Mme Lassonat était contente et oubliait les insuccès de sa fille.

— Quelle chance ! répétait le propriétaire, je n’aurai plus besoin d’aller faire des cour bettes devant cette Durtêt. Elle a été habile cette petite.

Tout était pardonné à Suzette.

Mme Pirotte se montrait un peu plus réservée.

Tout en accordant un tribut d’admiration à Suzette, elle craignait maintenant quelques susceptibilités de son personnel. Des échos fâcheux lui revenaient. La vérité sortait de toutes parts.

Suzette relevait les propos inexacts et ramenait tout à des proportions justes.

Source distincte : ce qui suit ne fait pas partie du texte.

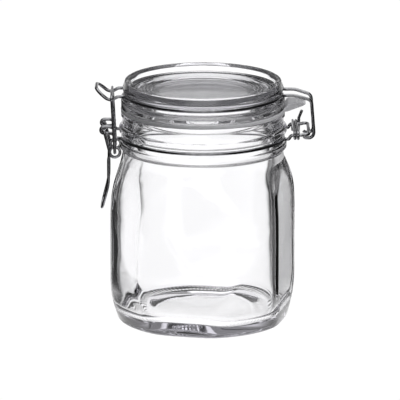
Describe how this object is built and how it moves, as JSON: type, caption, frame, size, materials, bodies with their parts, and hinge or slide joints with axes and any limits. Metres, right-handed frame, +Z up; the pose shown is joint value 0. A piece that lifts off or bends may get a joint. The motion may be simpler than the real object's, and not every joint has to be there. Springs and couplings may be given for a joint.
{
  "type": "bail clamp jar",
  "caption": "Square glass preserving jar with a hinged glass lid, a rubber seal and a sprung wire clamp that pulls the lid shut.",
  "frame": {"origin": "centre of the base, in the plane the jar stands on", "axes": "+Z up the jar, +X towards the lid hinge, -X towards the clamp lever, +Y across the hinge bar"},
  "size_m": [0.1313, 0.1106, 0.1454],
  "materials": {
    "glass": "clear, fire polished",
    "lid_glass": "clear, fire polished",
    "seal": "translucent, satin",
    "wire": "drawn steel wire, dull bright"
  },
  "bodies": {
    "jar": {"jar_body": "glass", "neck_wire": "wire", "hinge_binding": "wire"},
    "lid": {"lid": "lid_glass", "gasket": "seal", "lid_wire": "wire"},
    "lever": {"lever": "wire"},
    "link": {"link": "wire"}
  },
  "joints": [
    {"name": "lid_hinge", "type": "hinge", "parent": "jar", "child": "lid", "pos_m": [0.0628, 0, 0.1156], "axis": [0, 1, 0], "range_deg": [0, 110]},
    {"name": "lever_pivot", "type": "hinge", "parent": "jar", "child": "lever", "pos_m": [-0.0588, 0, 0.1172], "axis": [0, 1, 0], "range_deg": [0, 150]},
    {"name": "link_pivot", "type": "hinge", "parent": "lever", "child": "link", "pos_m": [-0.0524, 0, 0.104], "axis": [0, 1, 0], "range_deg": [-175, 0], "deforming": ["link"]}
  ],
  "couplings": [
    {"joint": "link_pivot", "follows": "lever_pivot", "ratio": -1.15}
  ]
}
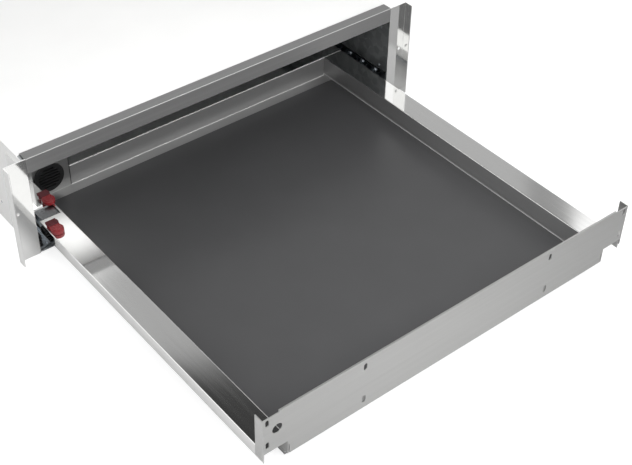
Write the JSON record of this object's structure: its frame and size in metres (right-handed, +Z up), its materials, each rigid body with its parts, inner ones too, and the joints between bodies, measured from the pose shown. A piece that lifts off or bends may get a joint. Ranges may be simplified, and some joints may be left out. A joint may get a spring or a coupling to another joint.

Il s’ensuivait quelques énervements et on se demandait pourquoi cette petite demoiselle se permettait de rectifier certaines phrases lancées avec insouciance.

— Ma robe ne me semble pas propre, Ursule.

— J’ai cependant brossé cette robe, Madame, pas plus tard qu’hier.

— Oh ! protestait Suzette, vous perdez la mémoire, Ursule, vous étiez fatiguée, hier, et vous l’avez rentrée sans la nettoyer. Vous l’avez même dit tout haut.

— Ah ! oui, c’est vrai, je ne m’en souvenais plus. La femme de chambre mortifiée, estimait que cette jeune parisienne abusait de l’hospitalité.